◆ **Task directions**
Reproduce, word for word, only the lines from the one containing "const blank = sawnBlock().intersect(turnedEnvelope());" through the one containing "obj.matrix_parent_inverse = Matrix.Identity(4)", both included.

◆ **Supplied information**
-------

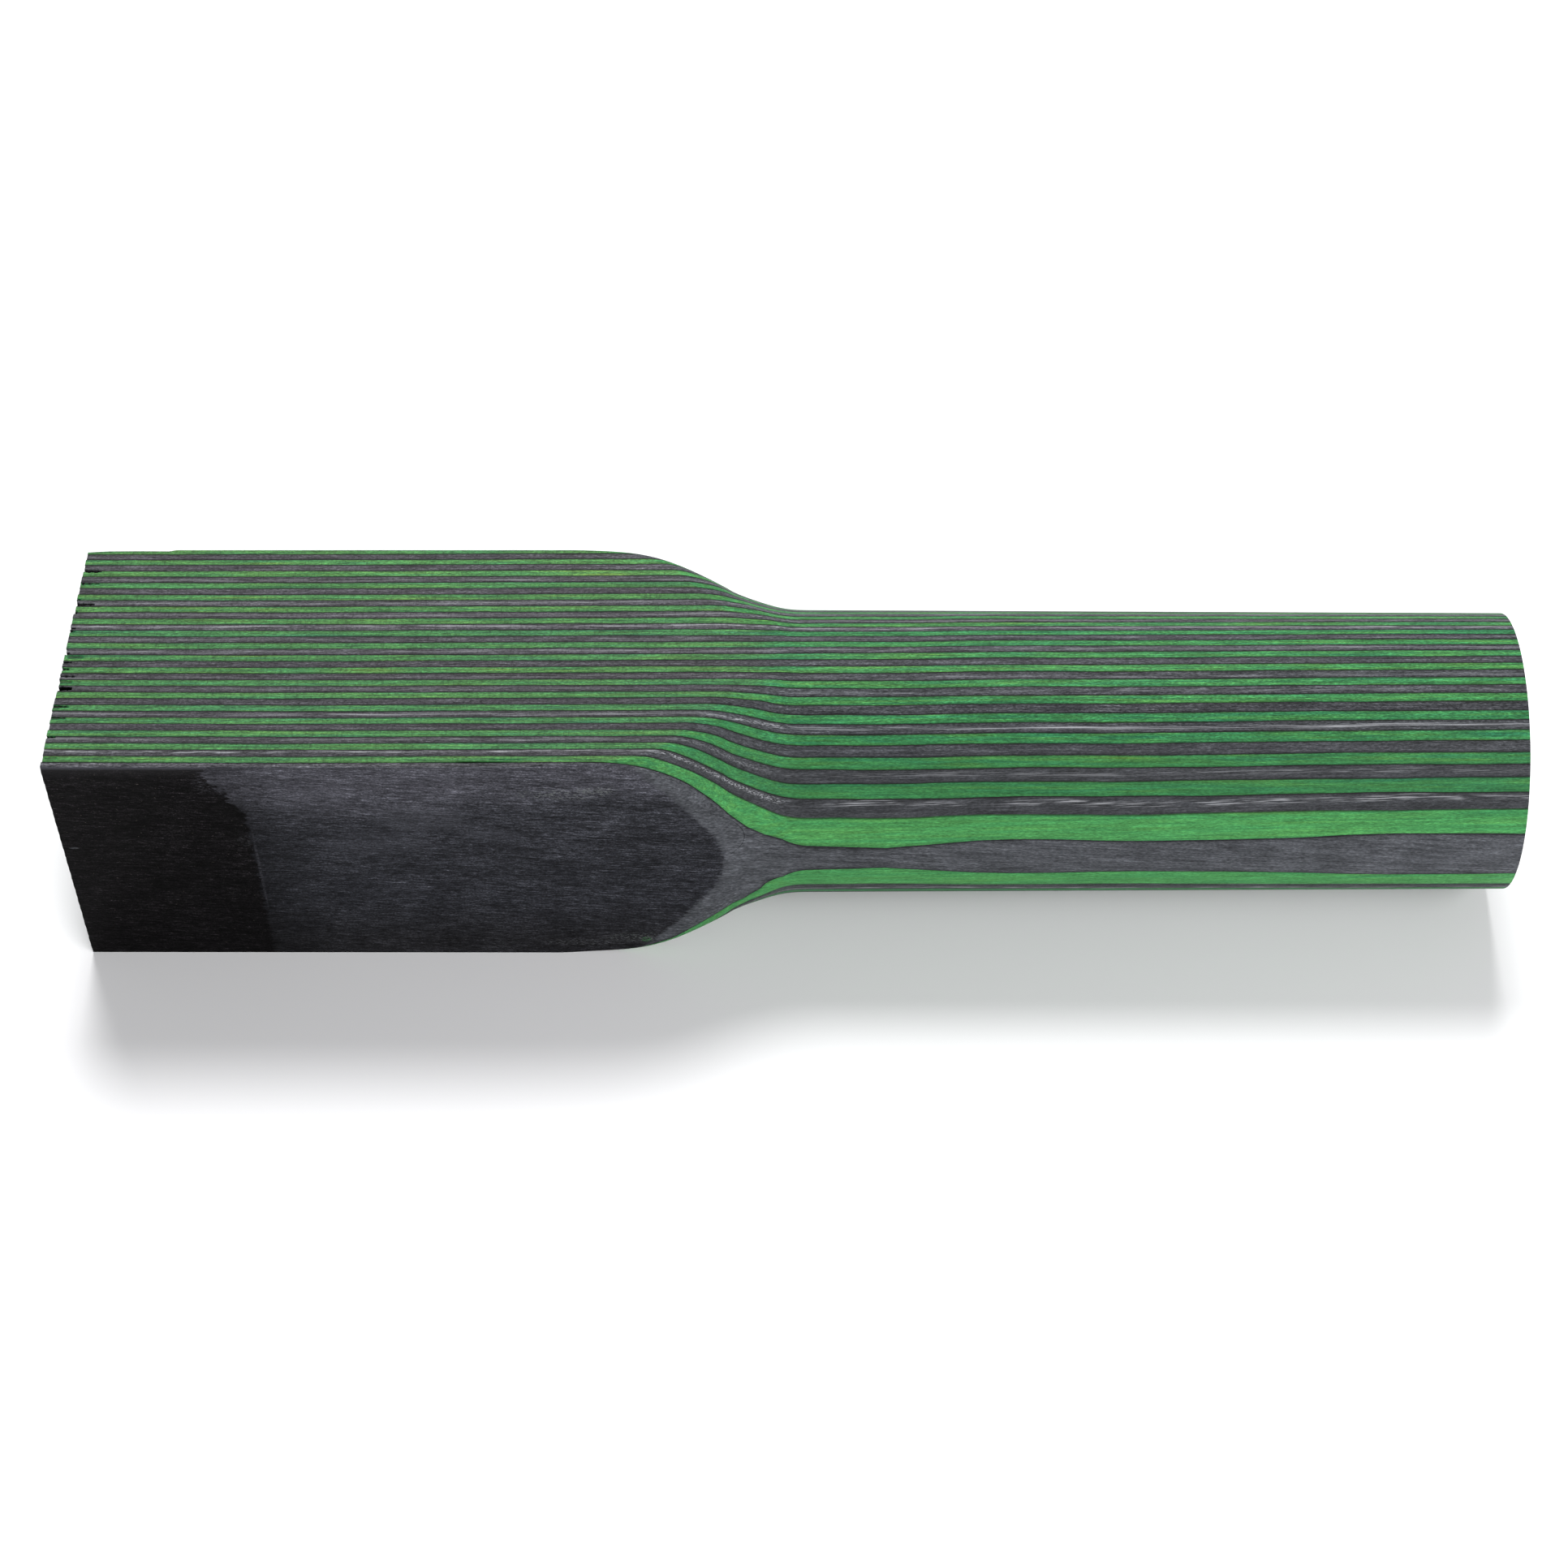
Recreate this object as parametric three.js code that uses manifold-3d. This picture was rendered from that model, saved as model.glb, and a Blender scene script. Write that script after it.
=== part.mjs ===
// Dyed plywood turning blank: a square block glued up from thin hardwood veneers, dyed green and
// charcoal in turn, with one half already turned to a round bar.
// Millimetres, +Z up. The blank lies along X, square end towards -X. The veneers are stacked
// along Y, so their edges show on the top and the bottom and as bands round the bar.
// The origin is the middle of the base of its bounding box.
import * as THREE from 'three';
import { mergeVertices } from 'three/addons/utils/BufferGeometryUtils.js';
import Module from 'manifold-3d';

// Driving dimensions of the block
const LENGTH = 254;
const STACK = 52;
const HEIGHT = 50.8;

// The veneers, from the front one (1) to the back one. The outer two were thinned by sawing.
const VENEER_COUNT = 36;
const FRONT_VENEER = 1.1;
const BACK_VENEER = 0.85;
// The glue lines run slightly askew to the sawn faces: drift in Y for each mm along X and up Z
const GLUE_RUNOUT = 0.0049;
const GLUE_LEAN = 0.0127;

// The lathe axis at mid length, and how far it leaves the X direction for each mm along X
const AXIS_Y = 0.3;
const AXIS_Z = 25.36;
const AXIS_DRIFT_Y = -0.0041;
const AXIS_DRIFT_Z = 0.0058;

// The turned outline: X along the axis, then the radius there
const CREST_START = [-44, 36.7];
const CREST_END = [-11.7, 29.1];
const FOOT_END = [-1.7, 25.54];
const BAR_START = [0.6, 25.35];
const BAR_END_RADIUS = 24.7;
const CREST_HANDLES = [[-28.6, 35.2], [-27, 37.3]];
const FOOT_HANDLES = [[-11.1, 28.4], [-4.6, 26.1]];

// The round end was sawn out of square: its top stands back by this much for each mm up
const END_SLANT = 0.018;

// Fineness of the turned faces
const TURN_FACETS = 96;
const CREST_STEPS = 7;
const FOOT_STEPS = 4;

// How far a cutting body reaches past the block
const PAST = 6;

const GREEN = { name: 'green', color: '#4c9a58', roughness: 0.62 };
const CHARCOAL = { name: 'charcoal', color: '#56555b', roughness: 0.58 };

const wasm = await Module();
wasm.setup();

// A solid from a closed three.js geometry: shared corners are merged, empty triangles dropped
function solidFrom(geometry) {
  geometry.deleteAttribute('normal');
  geometry.deleteAttribute('uv');
  const merged = mergeVertices(geometry, 1e-4);
  const corners = merged.index.array;
  const triangles = [];
  for (let i = 0; i < corners.length; i += 3) {
    const [a, b, c] = [corners[i], corners[i + 1], corners[i + 2]];
    if (a !== b && b !== c && c !== a) triangles.push(a, b, c);
  }
  return new wasm.Manifold(new wasm.Mesh({
    numProp: 3,
    vertProperties: new Float32Array(merged.attributes.position.array),
    triVerts: new Uint32Array(triangles),
  }));
}

function geometryFrom(solid) {
  const mesh = solid.getMesh();
  const geometry = new THREE.BufferGeometry();
  geometry.setAttribute('position', new THREE.BufferAttribute(mesh.vertProperties, 3));
  geometry.setIndex(new THREE.BufferAttribute(mesh.triVerts, 1));
  geometry.computeVertexNormals();
  return geometry;
}

// Moves each corner of a geometry to where place(corner) puts it
function reshape(geometry, place) {
  const position = geometry.attributes.position;
  const corner = new THREE.Vector3();
  for (let i = 0; i < position.count; i += 1) {
    place(corner.fromBufferAttribute(position, i));
    position.setXYZ(i, corner.x, corner.y, corner.z);
  }
  return geometry;
}

// The sawn block, with its round end's face leaning back from its lowest point
function sawnBlock() {
  const lowest = AXIS_Z + AXIS_DRIFT_Z * (LENGTH / 2) - BAR_END_RADIUS;
  const box = new THREE.BoxGeometry(LENGTH, STACK, HEIGHT).translate(0, 0, HEIGHT / 2);
  return solidFrom(reshape(box, (corner) => {
    if (corner.x > 0) corner.x -= END_SLANT * (corner.z - lowest);
  }));
}

// The space that the lathe tool left: wide over the square half, then shoulder and bar
function turnedEnvelope() {
  const point = ([along, radius]) => new THREE.Vector2(radius, along);
  const past = LENGTH / 2 + PAST;
  const crest = new THREE.CubicBezierCurve(
    point(CREST_START), ...CREST_HANDLES.map(point), point(CREST_END));
  const foot = new THREE.CubicBezierCurve(
    point(CREST_END), ...FOOT_HANDLES.map(point), point(FOOT_END));
  const clear = CREST_START[1] + PAST;
  const outline = [
    new THREE.Vector2(0, -past),
    new THREE.Vector2(clear, -past),
    new THREE.Vector2(clear, CREST_START[0]),
    ...crest.getPoints(CREST_STEPS),
    ...foot.getPoints(FOOT_STEPS).slice(1),
    point(BAR_START),
    point([LENGTH / 2, BAR_END_RADIUS]),
    point([past, BAR_END_RADIUS]),
    new THREE.Vector2(0, past),
  ];
  const lathe = new THREE.LatheGeometry(outline, TURN_FACETS);
  lathe.rotateZ(-Math.PI / 2);
  lathe.rotateZ(Math.atan(AXIS_DRIFT_Y));
  lathe.rotateY(-Math.atan(AXIS_DRIFT_Z));
  lathe.translate(0, AXIS_Y, AXIS_Z);
  return solidFrom(lathe);
}

// Where glue line number k crosses Y at the middle of the block; 0 and the last lie outside it
function glueLine(k) {
  if (k === 0) return -STACK / 2 - PAST;
  if (k === VENEER_COUNT) return STACK / 2 + PAST;
  const inner = (STACK - FRONT_VENEER - BACK_VENEER) / (VENEER_COUNT - 2);
  return -STACK / 2 + FRONT_VENEER + (k - 1) * inner;
}

// The sheet between two neighbouring glue lines, reaching past the block on its other sides
function veneerSheet(number) {
  const sheet = new THREE.BoxGeometry(LENGTH + 2 * PAST, 2, HEIGHT + 2 * PAST);
  return solidFrom(reshape(sheet, (corner) => {
    const line = glueLine(corner.y < 0 ? number - 1 : number);
    corner.y = line + GLUE_RUNOUT * corner.x + GLUE_LEAN * corner.z;
    corner.z += HEIGHT / 2;
  }));
}

function veneer(number, blank) {
  const dye = number % 2 ? CHARCOAL : GREEN;
  const material = new THREE.MeshStandardMaterial({
    color: dye.color, roughness: dye.roughness, metalness: 0,
  });
  const sheet = new THREE.Mesh(geometryFrom(blank.intersect(veneerSheet(number))), material);
  sheet.name = `veneer_${String(number).padStart(2, '0')}_${dye.name}`;
  return sheet;
}

const blank = sawnBlock().intersect(turnedEnvelope());
const turningBlank = new THREE.Group();
turningBlank.name = 'dyed_plywood_turning_blank';
for (let number = 1; number <= VENEER_COUNT; number += 1) {
  turningBlank.add(veneer(number, blank));
}

export default turningBlank;
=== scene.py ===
import math

import bmesh
import bpy
import numpy as np
from mathutils import Matrix, Vector


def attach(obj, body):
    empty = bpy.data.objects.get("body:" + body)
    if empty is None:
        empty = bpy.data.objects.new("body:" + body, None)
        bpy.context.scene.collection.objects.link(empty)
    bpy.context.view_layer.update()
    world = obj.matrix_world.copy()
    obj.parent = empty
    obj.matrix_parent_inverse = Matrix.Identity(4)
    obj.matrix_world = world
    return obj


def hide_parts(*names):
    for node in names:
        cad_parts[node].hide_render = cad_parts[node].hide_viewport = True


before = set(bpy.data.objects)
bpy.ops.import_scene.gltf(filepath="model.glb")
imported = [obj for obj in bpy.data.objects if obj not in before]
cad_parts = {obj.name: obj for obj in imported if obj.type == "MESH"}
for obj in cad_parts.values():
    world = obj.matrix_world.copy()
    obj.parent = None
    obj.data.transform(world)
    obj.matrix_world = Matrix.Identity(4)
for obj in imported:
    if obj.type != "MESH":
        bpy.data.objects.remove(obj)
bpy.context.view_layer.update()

# Looks of a dyed plywood turning blank: 36 glued veneers, one half turned to a round bar.
# Lengths are in millimetres until a mesh is made; lamps, floor and bump are in metres.
# +X runs from the sawn end to the round end, +Y from the front veneer to the back one, +Z up.

MM = 0.001
RANDOM = np.random.default_rng(36)

# The blank's own dimensions, as in the CAD model

LENGTH = 254
STACK = 52
HEIGHT = 50.8
VENEER_COUNT = 36
FRONT_VENEER = 1.1
BACK_VENEER = 0.85
GLUE_RUNOUT = 0.0049
GLUE_LEAN = 0.0127
AXIS_Y = 0.3
AXIS_Z = 25.36
AXIS_DRIFT_Y = -0.0041
AXIS_DRIFT_Z = 0.0058
CREST_START = (-44, 36.7)
CREST_END = (-11.7, 29.1)
FOOT_END = (-1.7, 25.54)
BAR_START = (0.6, 25.35)
BAR_END = (127, 24.7)
CREST_HANDLES = ((-28.6, 35.2), (-27, 37.3))
FOOT_HANDLES = ((-11.1, 28.4), (-4.6, 26.1))
END_SLANT = 0.018
VENEER = (STACK - FRONT_VENEER - BACK_VENEER) / (VENEER_COUNT - 2)
SAWN_END, ROUND_END = -LENGTH / 2, LENGTH / 2

# How much the corner between flat and turned faces is rubbed round, by X: at the front and back
# faces, and at the top and the underside
ROUNDING_X = (-127, -44, -30, -22, -20, -18, -16, -12, -8, -5, -2.5, 0, 127)
SIDE_ROUNDING = (0.12, 0.15, 0.3, 1.0, 1.6, 2.5, 3.4, 4.3, 4.2, 3.2, 1.8, 0.0, 0.0)
FACE_ROUNDING = (0.12, 0.15, 0.3, 1.0, 1.6, 2.4, 2.9, 2.9, 2.4, 1.5, 0.6, 0.0, 0.0)
# By a direction's share of Y, the second applies up to SIDEWAYS, and the first once it is
# SIDEWAYS_OVER more
SIDEWAYS, SIDEWAYS_OVER = 0.6, 0.2
# Breadth of the blend at the block's long edges
EDGE_BREAK = 0.2

# Points along the two curves of the turned profile
CREST_STEPS, FOOT_STEPS = 60, 40
# From this X on, growing over a few millimetres, the bends of the turned profile are eased by a
# bell-shaped average
EASED_FROM, EASED_OVER = -9, 5
EASE_WIDTH, EASE_REACH, EASE_STEP = 1.3, 4, 0.1
# How fast the turned radius widens over the square half, to stay clear of the block
CLEARANCE = 0.6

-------

◆ **Response to the task**
const blank = sawnBlock().intersect(turnedEnvelope());
const turningBlank = new THREE.Group();
turningBlank.name = 'dyed_plywood_turning_blank';
for (let number = 1; number <= VENEER_COUNT; number += 1) {
  turningBlank.add(veneer(number, blank));
}

export default turningBlank;
=== scene.py ===
import math

import bmesh
import bpy
import numpy as np
from mathutils import Matrix, Vector


def attach(obj, body):
    empty = bpy.data.objects.get("body:" + body)
    if empty is None:
        empty = bpy.data.objects.new("body:" + body, None)
        bpy.context.scene.collection.objects.link(empty)
    bpy.context.view_layer.update()
    world = obj.matrix_world.copy()
    obj.parent = empty
    obj.matrix_parent_inverse = Matrix.Identity(4)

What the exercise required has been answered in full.